BOKSBURG – At the heart of the 2025 National Construction Summit lies a clear and urgent mission: raising the performance of South Africa’s entire construction value chain. Government leaders, industry players and academics converged to map out how public-sector delivery, contractor capacity and transparency must all improve and fast.

The summit, held from 13 to 14 November 2025 at the Birchwood Hotel & OR Tambo Conference Centre in Boksburg, Gauteng, brought together ministers, provincial MECs, regulators and business heads under the theme “Unlocking Infrastructure Delivery: Raising Construction Industry Performance.”

President Cyril Ramaphosa charged the sector with a bold mandate, stating: “The purpose of this Summit is to ensure that these investments and reforms do indeed turn the country into a building site. We want to see cranes and construction vehicles in cities, townships, villages and rural areas.”

He urged all stakeholders to seize the moment: “We have the money … we have the leadership, we have the opportunity. Just go and construct South Africa.”

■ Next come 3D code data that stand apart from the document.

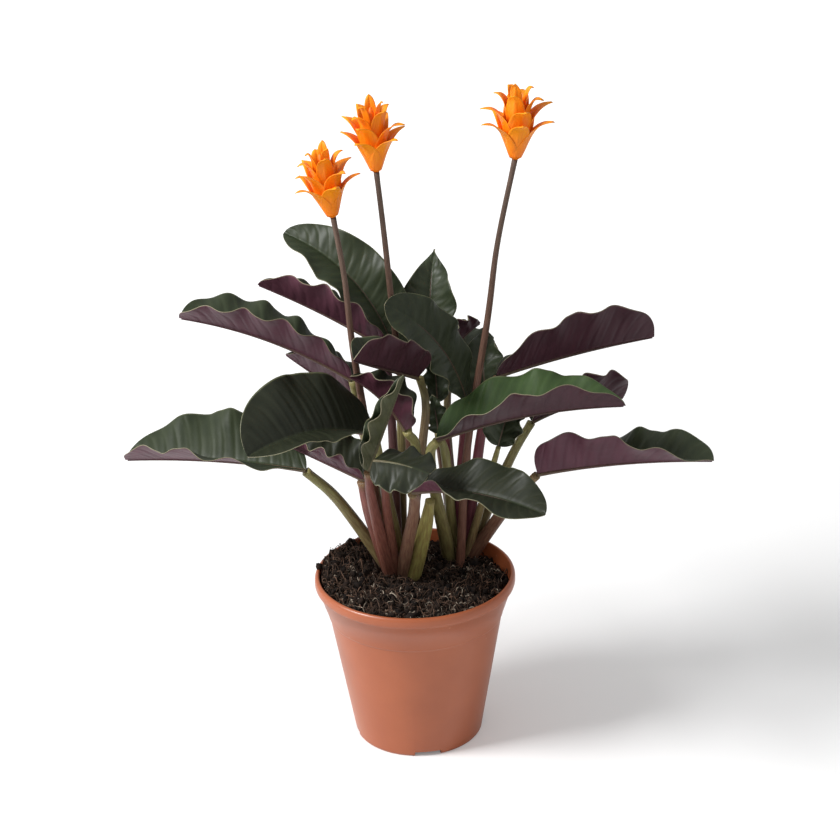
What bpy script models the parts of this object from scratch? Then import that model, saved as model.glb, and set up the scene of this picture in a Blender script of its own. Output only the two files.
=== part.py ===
"""Eternal flame calathea in a thin plastic nursery pot, at real size.

All sizes in this file are in millimetres and become metres when a mesh is made. The pot stands on
z = 0 with its axis on the z axis. The plant faces -y.

Nodes: the pot, the soil in it, two clumps of petioles (the leaves' own stalks, grown from one
crown each), one blade for every leaf, and for each flower a stem and a head of bracts.
"""
import math

import bmesh
import bpy
import numpy as np

MM = 0.001

# Pot
POT_HEIGHT = 105.0
POT_RIM_RADIUS = 60.0
POT_WALL = 1.2
RIM_WALL = 2.9
BEAD_HEIGHT = 7.0
BEAD_OVERHANG = 1.7
STEP_HEIGHT = 80.0
STEP_RADIUS = 52.4
STEP_DEPTH = 0.6
BASE_RADIUS = 38.6
FOOT_ROUNDING = 2.0
FOOT_WALL = 2.4
FLOOR_UNDER = 3.5
FOOT_NOTCHES = 4
NOTCH_WIDTH = 16.0
NOTCH_HEIGHT = 3.0
NOTCH_TURN = 7.7
DRAIN_HOLES = 6
DRAIN_RADIUS = 4.0
DRAIN_CIRCLE = 22.0
POT_SIDES = 36

# Soil
GAP = 0.3
HOLE_GAP = 0.5
SOIL_LEVEL = 97.5
SOIL_RINGS = 6
SOIL_SECTORS = 22

# Stalks
STALK_ROUNDING = 1
CROWN_Z = 80.0
BLADE_GAP = 1.2

# Leaves and bracts
BLADE = 0.8
BRACT = 0.8
HALF_TIP = 0.8


def clear_file():
    for obj in list(bpy.data.objects):
        bpy.data.objects.remove(obj, do_unlink=True)
    for mesh in list(bpy.data.meshes):
        bpy.data.meshes.remove(mesh)


clear_file()
plant = bpy.data.collections.new("eternal_flame_calathea")
cutters = bpy.data.collections.new("cutters")
bpy.context.scene.collection.children.link(plant)
bpy.context.scene.collection.children.link(cutters)


def material(name, colour, roughness):
    mat = bpy.data.materials.new(name)
    mat.use_nodes = True
    shader = mat.node_tree.nodes["Principled BSDF"]
    shader.inputs["Base Color"].default_value = (*colour, 1.0)
    shader.inputs["Roughness"].default_value = roughness
    return mat


def mesh_object(name, points, faces, collection=plant):
    """An object at the origin from points in millimetres."""
    mesh = bpy.data.meshes.new(name)
    mesh.from_pydata([tuple(MM * c for c in p) for p in points], [], [tuple(f) for f in faces])
    mesh.validate()
    obj = bpy.data.objects.new(name, mesh)
    collection.objects.link(obj)
    return obj


def as_cutter(obj):
    for owner in list(obj.users_collection):
        owner.objects.unlink(obj)
    cutters.objects.link(obj)
    obj.hide_render = True
    obj.display_type = "WIRE"
    return obj


def bake(obj):
    """Turns the modifiers of an object into its mesh."""
    graph = bpy.context.evaluated_depsgraph_get()
    mesh = bpy.data.meshes.new_from_object(obj.evaluated_get(graph), depsgraph=graph)
    old = obj.data
    obj.modifiers.clear()
    obj.data = mesh
    bpy.data.meshes.remove(old)
    mesh.name = obj.name


def smooth(obj, angle):
    """Shades an object smooth, with edges sharper than the angle kept crisp."""
    bm = bmesh.new()
    bm.from_mesh(obj.data)
    for face in bm.faces:
        face.smooth = True
    for edge in bm.edges:
        edge.smooth = len(edge.link_faces) == 2 and edge.calc_face_angle(0.0) < math.radians(angle)
    bm.to_mesh(obj.data)
    bm.free()


def finish(obj, mat, angle=50.0):
    obj.data.materials.clear()
    obj.data.materials.append(mat)
    smooth(obj, angle)
    return obj


def boolean(obj, other, operation, solver="EXACT"):
    mod = obj.modifiers.new(operation.lower(), "BOOLEAN")
    mod.operation = operation
    mod.solver = solver
    if isinstance(other, bpy.types.Collection):
        mod.operand_type = "COLLECTION"
        mod.collection = other
    else:
        mod.object = other
    bake(obj)


def union(name, pieces, solver="EXACT"):
    """Joins the first piece with the rest by one Boolean on a collection of them."""
    body = pieces[0]
    others = bpy.data.collections.new(name + "_pieces")
    bpy.context.scene.collection.children.link(others)
    for piece in pieces[1:]:
        for owner in list(piece.users_collection):
            owner.objects.unlink(piece)
        others.objects.link(piece)
    boolean(body, others, "UNION", solver)
    for piece in list(others.objects):
        bpy.data.objects.remove(piece, do_unlink=True)
    bpy.data.collections.remove(others)
    body.name = name
    body.data.name = name
    return body


def smooth_path(points, per_span):
    """Points along a path that runs smoothly through the given ones (Catmull-Rom)."""
    p = np.array(points, float)
    p = np.vstack([2 * p[0] - p[1], p, 2 * p[-1] - p[-2]])
    out = []
    for k in range(1, len(p) - 2):
        a, b, c, d = p[k - 1:k + 3]
        for step in range(per_span):
            t = step / per_span
            out.append(0.5 * (2 * b + (c - a) * t + (2 * a - 5 * b + 4 * c - d) * t * t
                              + (3 * b - a - 3 * c + d) * t ** 3))
    out.append(p[-2])
    return np.array(out)


def rod(name, points, radii, grow=0.0, per_span=4, collection=plant):
    """A round stalk: a curve with a full bevel and filled ends, made into a mesh.

    With grow, the stalk is thicker and its lower end longer by that much, as a cutter for its hole.
    """
    path = smooth_path(points, per_span)
    path[-1] += grow * (path[-1] - path[-2]) / np.linalg.norm(path[-1] - path[-2])
    along = np.linspace(0.0, 1.0, len(path))
    thick = np.interp(along, np.linspace(0.0, 1.0, len(radii)), radii) + grow
    curve = bpy.data.curves.new(name, "CURVE")
    curve.dimensions = "3D"
    curve.bevel_depth = MM
    curve.bevel_resolution = STALK_ROUNDING
    curve.use_fill_caps = True
    spline = curve.splines.new("POLY")
    spline.points.add(len(path) - 1)
    for knot, p, r in zip(spline.points, path, thick):
        knot.co = (*(MM * p), 1.0)
        knot.radius = r
    temp = bpy.data.objects.new(name + "_curve", curve)
    plant.objects.link(temp)
    graph = bpy.context.evaluated_depsgraph_get()
    mesh = bpy.data.meshes.new_from_object(temp.evaluated_get(graph), depsgraph=graph)
    obj = bpy.data.objects.new(name, mesh)
    obj.matrix_world = temp.matrix_world.copy()
    collection.objects.link(obj)
    bpy.data.objects.remove(temp, do_unlink=True)
    bpy.data.curves.remove(curve)
    bm = bmesh.new()
    bm.from_mesh(mesh)
    bmesh.ops.remove_doubles(bm, verts=bm.verts, dist=1e-6)
    bmesh.ops.recalc_face_normals(bm, faces=bm.faces)
    bm.to_mesh(mesh)
    bm.free()
    return obj


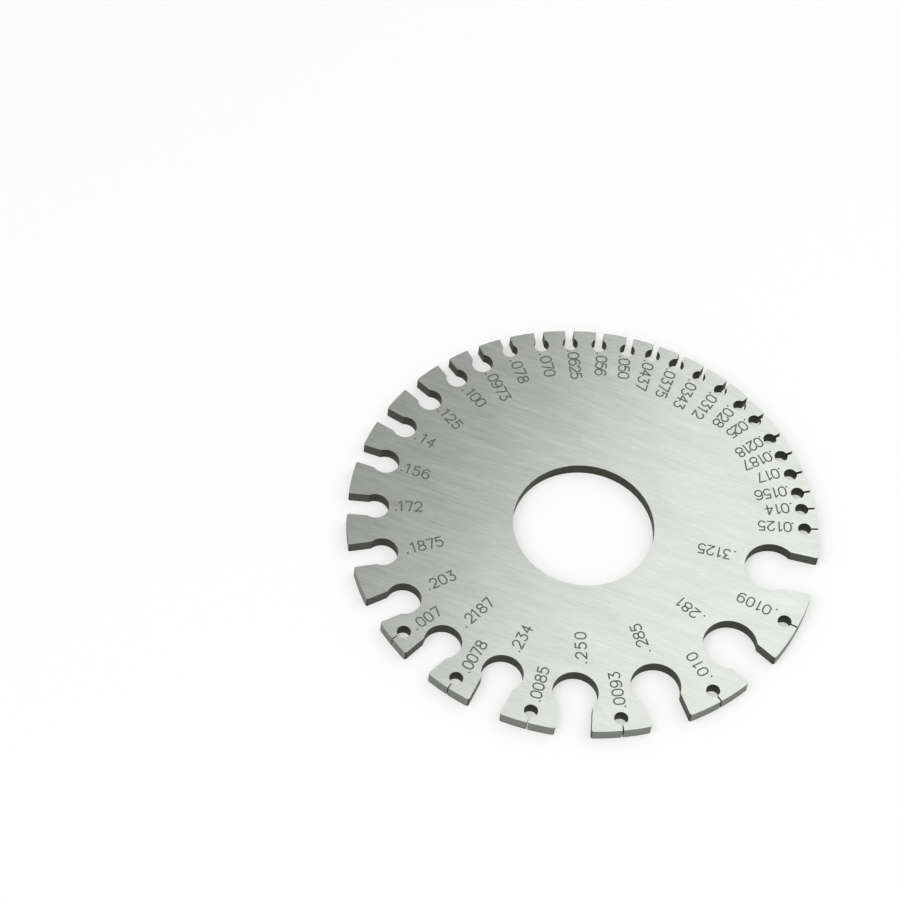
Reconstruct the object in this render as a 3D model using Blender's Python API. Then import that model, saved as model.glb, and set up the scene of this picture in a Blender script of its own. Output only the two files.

Delivering the ministerial address, Minister of Public Works & Infrastructure Dean Macpherson stressed that criminals and construction mafias will no longer derail progress:

“We will no longer be negotiating with criminals just to be able to build the essential roads, dams, schools and hospitals that our people need.”

He highlighted reforms including digitized project dashboards and procurement war-rooms to rapidly boost delivery performance.

Free State MEC for Public Works & Infrastructure Dibolelo Mance, who chaired the Commission on Industry Performance Improvement, emphasised transparency and accountability at every project site:

“There is a need for open data systems and public reporting on project progress so that our communities … can stay informed and updated about where we are and how far we’ve come.”

She reinforced the collective role required to strengthen the sector:

“Together, government, academia and private sector can drive efficiency, innovation and transformation. Let’s build a South African construction sector that delivers world-class infrastructure for all.”

The summit identified three core priorities to raise performance nationwide: Faster, efficient project delivery through streamlined approvals and timely contractor payments.

Greater transparency and community monitoring to eliminate corruption and reduce disruptions. Stronger capacity across the contractor ecosystem, including grading, training and readiness for major build-programmes.

By the close of the two-day engagement, delegates committed to a national performance compact, a collective pledge to measure, report and deliver infrastructure at the highest standard.

From this summit, one message rings loudest: the era of delays, weak performance and half-built projects must come to an end. The cranes, machinery and contractors are ready, now the execution must match the ambition.